— start of Available data —

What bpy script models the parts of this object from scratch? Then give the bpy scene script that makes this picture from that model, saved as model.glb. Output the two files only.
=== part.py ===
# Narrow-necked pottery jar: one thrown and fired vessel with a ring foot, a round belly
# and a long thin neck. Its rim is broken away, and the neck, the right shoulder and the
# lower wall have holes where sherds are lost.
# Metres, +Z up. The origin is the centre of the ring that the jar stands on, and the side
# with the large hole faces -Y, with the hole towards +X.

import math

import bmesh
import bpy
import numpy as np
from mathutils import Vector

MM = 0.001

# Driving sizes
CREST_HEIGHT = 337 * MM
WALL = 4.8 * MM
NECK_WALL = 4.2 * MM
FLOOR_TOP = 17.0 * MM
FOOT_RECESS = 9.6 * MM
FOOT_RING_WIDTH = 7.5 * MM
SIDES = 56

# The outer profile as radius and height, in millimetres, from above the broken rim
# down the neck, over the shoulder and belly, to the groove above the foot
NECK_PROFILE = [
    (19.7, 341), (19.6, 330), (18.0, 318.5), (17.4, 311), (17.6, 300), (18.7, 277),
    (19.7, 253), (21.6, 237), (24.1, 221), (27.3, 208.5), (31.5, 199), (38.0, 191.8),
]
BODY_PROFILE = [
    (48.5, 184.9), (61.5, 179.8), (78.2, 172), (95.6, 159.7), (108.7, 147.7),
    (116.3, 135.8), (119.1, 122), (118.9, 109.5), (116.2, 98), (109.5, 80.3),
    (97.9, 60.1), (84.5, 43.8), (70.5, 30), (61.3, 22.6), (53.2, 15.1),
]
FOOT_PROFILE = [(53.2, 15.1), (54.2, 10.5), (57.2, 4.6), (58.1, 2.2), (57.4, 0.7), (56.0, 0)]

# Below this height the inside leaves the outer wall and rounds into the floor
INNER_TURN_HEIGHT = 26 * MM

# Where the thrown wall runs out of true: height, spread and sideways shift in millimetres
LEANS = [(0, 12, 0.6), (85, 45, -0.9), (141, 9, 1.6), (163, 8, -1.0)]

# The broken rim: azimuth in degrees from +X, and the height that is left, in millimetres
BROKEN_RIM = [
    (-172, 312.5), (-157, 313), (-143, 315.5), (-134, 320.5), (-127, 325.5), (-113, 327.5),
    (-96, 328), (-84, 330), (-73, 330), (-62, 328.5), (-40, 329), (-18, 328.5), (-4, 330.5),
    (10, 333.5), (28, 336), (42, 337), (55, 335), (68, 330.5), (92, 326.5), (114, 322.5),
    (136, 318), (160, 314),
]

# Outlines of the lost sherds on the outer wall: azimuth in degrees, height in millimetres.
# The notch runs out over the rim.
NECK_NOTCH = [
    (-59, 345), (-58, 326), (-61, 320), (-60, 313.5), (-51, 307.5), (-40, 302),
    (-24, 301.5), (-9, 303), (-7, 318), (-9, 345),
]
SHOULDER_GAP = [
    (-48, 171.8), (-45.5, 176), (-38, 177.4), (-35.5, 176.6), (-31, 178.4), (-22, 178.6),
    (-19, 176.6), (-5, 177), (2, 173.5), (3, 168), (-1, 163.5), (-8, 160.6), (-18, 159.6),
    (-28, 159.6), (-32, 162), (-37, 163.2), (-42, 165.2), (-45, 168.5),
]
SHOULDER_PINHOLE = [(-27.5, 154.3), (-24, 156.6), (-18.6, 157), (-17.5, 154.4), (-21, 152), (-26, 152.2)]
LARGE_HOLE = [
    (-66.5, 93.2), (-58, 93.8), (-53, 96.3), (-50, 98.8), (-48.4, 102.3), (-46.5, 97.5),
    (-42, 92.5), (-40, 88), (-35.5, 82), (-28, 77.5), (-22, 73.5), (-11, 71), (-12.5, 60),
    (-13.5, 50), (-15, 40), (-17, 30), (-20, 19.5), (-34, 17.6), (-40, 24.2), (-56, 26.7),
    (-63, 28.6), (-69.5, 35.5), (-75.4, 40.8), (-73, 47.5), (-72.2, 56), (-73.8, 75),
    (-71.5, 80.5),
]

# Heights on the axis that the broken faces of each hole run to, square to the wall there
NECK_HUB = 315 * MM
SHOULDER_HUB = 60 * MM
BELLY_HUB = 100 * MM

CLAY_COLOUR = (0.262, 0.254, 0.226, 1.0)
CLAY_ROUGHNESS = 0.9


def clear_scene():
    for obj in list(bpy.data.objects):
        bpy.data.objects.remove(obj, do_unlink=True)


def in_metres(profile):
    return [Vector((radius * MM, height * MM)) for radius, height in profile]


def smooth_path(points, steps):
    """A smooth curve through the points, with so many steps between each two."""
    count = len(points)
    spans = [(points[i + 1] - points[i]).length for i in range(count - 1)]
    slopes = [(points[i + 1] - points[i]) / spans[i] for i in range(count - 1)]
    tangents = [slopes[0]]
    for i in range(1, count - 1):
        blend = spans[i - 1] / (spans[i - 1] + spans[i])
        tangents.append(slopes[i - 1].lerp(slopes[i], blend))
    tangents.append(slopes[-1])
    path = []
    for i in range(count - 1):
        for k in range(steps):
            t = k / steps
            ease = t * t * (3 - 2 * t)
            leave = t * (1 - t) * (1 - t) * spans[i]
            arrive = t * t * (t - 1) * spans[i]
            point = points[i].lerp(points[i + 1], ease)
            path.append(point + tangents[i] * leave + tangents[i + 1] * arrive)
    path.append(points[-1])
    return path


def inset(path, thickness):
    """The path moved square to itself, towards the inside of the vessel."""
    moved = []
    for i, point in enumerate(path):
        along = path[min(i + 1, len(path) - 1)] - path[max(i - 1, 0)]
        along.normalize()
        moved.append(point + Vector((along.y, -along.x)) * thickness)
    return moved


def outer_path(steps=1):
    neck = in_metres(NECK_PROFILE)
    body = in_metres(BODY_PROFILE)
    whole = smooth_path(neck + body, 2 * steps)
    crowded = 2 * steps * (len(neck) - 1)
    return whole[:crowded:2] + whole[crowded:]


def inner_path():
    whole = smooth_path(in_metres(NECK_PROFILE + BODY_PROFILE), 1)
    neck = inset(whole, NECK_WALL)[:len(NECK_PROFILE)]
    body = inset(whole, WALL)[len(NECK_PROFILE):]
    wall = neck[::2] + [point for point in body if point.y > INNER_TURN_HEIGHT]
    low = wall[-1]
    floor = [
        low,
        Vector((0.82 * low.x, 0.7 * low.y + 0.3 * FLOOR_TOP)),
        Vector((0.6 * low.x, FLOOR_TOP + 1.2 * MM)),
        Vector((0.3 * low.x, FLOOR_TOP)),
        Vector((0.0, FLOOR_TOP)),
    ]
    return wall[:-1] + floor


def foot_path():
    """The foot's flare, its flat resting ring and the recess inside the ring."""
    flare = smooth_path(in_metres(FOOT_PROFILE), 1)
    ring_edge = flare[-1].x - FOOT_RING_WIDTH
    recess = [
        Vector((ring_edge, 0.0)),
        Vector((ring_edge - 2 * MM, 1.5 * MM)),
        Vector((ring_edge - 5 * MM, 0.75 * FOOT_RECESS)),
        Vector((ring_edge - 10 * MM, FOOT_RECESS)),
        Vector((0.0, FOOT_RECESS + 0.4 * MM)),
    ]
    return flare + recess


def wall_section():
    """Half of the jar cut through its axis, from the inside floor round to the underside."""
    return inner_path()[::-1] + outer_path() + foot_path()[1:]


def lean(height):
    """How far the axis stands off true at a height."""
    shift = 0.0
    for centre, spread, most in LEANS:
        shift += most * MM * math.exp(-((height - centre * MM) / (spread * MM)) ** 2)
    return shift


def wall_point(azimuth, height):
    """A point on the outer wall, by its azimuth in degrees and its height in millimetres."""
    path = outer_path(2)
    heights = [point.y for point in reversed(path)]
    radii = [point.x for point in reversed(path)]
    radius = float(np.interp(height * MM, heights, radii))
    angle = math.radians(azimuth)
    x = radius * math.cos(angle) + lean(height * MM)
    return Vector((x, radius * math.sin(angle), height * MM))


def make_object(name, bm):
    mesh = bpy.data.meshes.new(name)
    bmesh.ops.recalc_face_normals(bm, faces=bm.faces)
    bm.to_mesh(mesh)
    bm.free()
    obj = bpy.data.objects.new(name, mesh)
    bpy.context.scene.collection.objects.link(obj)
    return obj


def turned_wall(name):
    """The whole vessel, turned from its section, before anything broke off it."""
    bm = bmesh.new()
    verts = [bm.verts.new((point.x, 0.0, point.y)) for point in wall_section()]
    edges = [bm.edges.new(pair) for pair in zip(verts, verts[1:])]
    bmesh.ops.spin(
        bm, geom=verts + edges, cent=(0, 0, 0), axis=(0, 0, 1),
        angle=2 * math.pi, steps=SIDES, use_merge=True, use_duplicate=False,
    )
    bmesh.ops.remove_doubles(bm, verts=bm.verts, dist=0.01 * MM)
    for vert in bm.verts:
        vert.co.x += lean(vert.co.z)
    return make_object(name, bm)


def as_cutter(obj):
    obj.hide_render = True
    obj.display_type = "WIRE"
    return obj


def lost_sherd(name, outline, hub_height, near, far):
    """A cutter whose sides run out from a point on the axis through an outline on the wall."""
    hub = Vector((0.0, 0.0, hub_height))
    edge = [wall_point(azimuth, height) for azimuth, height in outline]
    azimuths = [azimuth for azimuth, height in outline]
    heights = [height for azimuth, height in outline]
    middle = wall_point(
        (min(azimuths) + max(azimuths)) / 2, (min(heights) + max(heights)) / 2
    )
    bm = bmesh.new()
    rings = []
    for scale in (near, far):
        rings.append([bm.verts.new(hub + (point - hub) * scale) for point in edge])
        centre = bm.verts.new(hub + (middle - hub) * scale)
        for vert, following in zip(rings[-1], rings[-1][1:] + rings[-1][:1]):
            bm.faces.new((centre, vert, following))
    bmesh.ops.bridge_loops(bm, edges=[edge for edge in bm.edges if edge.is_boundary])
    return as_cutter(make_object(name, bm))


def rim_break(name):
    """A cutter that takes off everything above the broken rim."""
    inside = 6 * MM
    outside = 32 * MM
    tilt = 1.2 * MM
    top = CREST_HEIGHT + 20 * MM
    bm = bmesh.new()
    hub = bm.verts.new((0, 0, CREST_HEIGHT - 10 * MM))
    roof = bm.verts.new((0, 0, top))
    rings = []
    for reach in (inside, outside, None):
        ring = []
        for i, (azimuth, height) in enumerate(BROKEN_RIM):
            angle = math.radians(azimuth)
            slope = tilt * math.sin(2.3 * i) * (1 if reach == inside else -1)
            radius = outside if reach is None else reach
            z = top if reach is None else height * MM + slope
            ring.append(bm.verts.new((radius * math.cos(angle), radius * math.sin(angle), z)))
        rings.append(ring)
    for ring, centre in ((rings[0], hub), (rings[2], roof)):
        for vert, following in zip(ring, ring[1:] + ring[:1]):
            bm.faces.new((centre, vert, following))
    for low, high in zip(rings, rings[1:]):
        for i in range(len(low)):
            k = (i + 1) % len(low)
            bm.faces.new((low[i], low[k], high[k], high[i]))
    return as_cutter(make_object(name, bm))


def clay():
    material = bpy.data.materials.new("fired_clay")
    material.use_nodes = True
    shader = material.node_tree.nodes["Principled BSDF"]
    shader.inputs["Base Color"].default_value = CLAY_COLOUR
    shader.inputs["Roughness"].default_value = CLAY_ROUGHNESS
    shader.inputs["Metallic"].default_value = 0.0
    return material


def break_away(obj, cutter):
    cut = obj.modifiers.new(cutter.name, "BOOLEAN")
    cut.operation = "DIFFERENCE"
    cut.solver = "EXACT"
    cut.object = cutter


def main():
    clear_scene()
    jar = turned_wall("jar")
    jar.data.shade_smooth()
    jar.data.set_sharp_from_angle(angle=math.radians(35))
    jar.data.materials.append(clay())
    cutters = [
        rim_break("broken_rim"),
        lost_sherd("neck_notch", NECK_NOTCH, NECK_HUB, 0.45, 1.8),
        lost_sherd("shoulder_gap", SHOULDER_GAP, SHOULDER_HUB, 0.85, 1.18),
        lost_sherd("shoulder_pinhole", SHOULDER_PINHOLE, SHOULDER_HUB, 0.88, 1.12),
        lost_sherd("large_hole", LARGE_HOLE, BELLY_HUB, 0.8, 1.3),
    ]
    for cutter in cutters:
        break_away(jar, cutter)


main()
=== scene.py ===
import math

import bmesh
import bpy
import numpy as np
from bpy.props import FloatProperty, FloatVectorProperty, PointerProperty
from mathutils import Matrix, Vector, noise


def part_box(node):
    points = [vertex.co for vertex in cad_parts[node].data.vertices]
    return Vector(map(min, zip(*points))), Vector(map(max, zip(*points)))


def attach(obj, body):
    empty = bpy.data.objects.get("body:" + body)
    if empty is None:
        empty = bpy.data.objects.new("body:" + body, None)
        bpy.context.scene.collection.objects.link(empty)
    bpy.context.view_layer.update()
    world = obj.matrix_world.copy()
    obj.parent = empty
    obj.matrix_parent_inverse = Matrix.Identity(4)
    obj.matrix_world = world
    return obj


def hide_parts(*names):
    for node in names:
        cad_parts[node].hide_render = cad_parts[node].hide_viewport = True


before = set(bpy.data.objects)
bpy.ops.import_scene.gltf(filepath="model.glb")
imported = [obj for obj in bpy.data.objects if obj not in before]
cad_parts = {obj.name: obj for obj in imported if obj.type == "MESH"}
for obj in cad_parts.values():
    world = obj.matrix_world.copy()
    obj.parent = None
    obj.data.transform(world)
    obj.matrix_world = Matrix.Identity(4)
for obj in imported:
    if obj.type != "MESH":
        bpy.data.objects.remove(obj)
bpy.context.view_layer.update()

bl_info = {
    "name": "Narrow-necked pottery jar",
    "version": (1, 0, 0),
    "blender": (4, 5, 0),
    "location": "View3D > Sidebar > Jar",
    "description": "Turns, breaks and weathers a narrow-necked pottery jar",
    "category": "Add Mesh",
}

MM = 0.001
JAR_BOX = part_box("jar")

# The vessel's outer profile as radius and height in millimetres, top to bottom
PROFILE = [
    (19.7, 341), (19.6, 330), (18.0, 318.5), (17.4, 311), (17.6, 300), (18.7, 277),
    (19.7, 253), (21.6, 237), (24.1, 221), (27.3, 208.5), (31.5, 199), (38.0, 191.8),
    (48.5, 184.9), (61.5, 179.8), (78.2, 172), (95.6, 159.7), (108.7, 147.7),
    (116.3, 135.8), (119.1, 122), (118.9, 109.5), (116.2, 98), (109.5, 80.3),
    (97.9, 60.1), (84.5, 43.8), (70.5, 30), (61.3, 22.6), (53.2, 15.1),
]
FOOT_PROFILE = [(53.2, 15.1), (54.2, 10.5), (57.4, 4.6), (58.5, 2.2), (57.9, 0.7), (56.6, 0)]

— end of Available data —

Exercise prompt → Locate "from mathutils import Matrix, Vector, noise" in the data above. Then repeat, exactly, its line and each line after it through the last, adding nothing.

Exercise answer →
from mathutils import Matrix, Vector, noise


def part_box(node):
    points = [vertex.co for vertex in cad_parts[node].data.vertices]
    return Vector(map(min, zip(*points))), Vector(map(max, zip(*points)))


def attach(obj, body):
    empty = bpy.data.objects.get("body:" + body)
    if empty is None:
        empty = bpy.data.objects.new("body:" + body, None)
        bpy.context.scene.collection.objects.link(empty)
    bpy.context.view_layer.update()
    world = obj.matrix_world.copy()
    obj.parent = empty
    obj.matrix_parent_inverse = Matrix.Identity(4)
    obj.matrix_world = world
    return obj


def hide_parts(*names):
    for node in names:
        cad_parts[node].hide_render = cad_parts[node].hide_viewport = True


before = set(bpy.data.objects)
bpy.ops.import_scene.gltf(filepath="model.glb")
imported = [obj for obj in bpy.data.objects if obj not in before]
cad_parts = {obj.name: obj for obj in imported if obj.type == "MESH"}
for obj in cad_parts.values():
    world = obj.matrix_world.copy()
    obj.parent = None
    obj.data.transform(world)
    obj.matrix_world = Matrix.Identity(4)
for obj in imported:
    if obj.type != "MESH":
        bpy.data.objects.remove(obj)
bpy.context.view_layer.update()

bl_info = {
    "name": "Narrow-necked pottery jar",
    "version": (1, 0, 0),
    "blender": (4, 5, 0),
    "location": "View3D > Sidebar > Jar",
    "description": "Turns, breaks and weathers a narrow-necked pottery jar",
    "category": "Add Mesh",
}

MM = 0.001
JAR_BOX = part_box("jar")

# The vessel's outer profile as radius and height in millimetres, top to bottom
PROFILE = [
    (19.7, 341), (19.6, 330), (18.0, 318.5), (17.4, 311), (17.6, 300), (18.7, 277),
    (19.7, 253), (21.6, 237), (24.1, 221), (27.3, 208.5), (31.5, 199), (38.0, 191.8),
    (48.5, 184.9), (61.5, 179.8), (78.2, 172), (95.6, 159.7), (108.7, 147.7),
    (116.3, 135.8), (119.1, 122), (118.9, 109.5), (116.2, 98), (109.5, 80.3),
    (97.9, 60.1), (84.5, 43.8), (70.5, 30), (61.3, 22.6), (53.2, 15.1),
]
FOOT_PROFILE = [(53.2, 15.1), (54.2, 10.5), (57.4, 4.6), (58.5, 2.2), (57.9, 0.7), (56.6, 0)]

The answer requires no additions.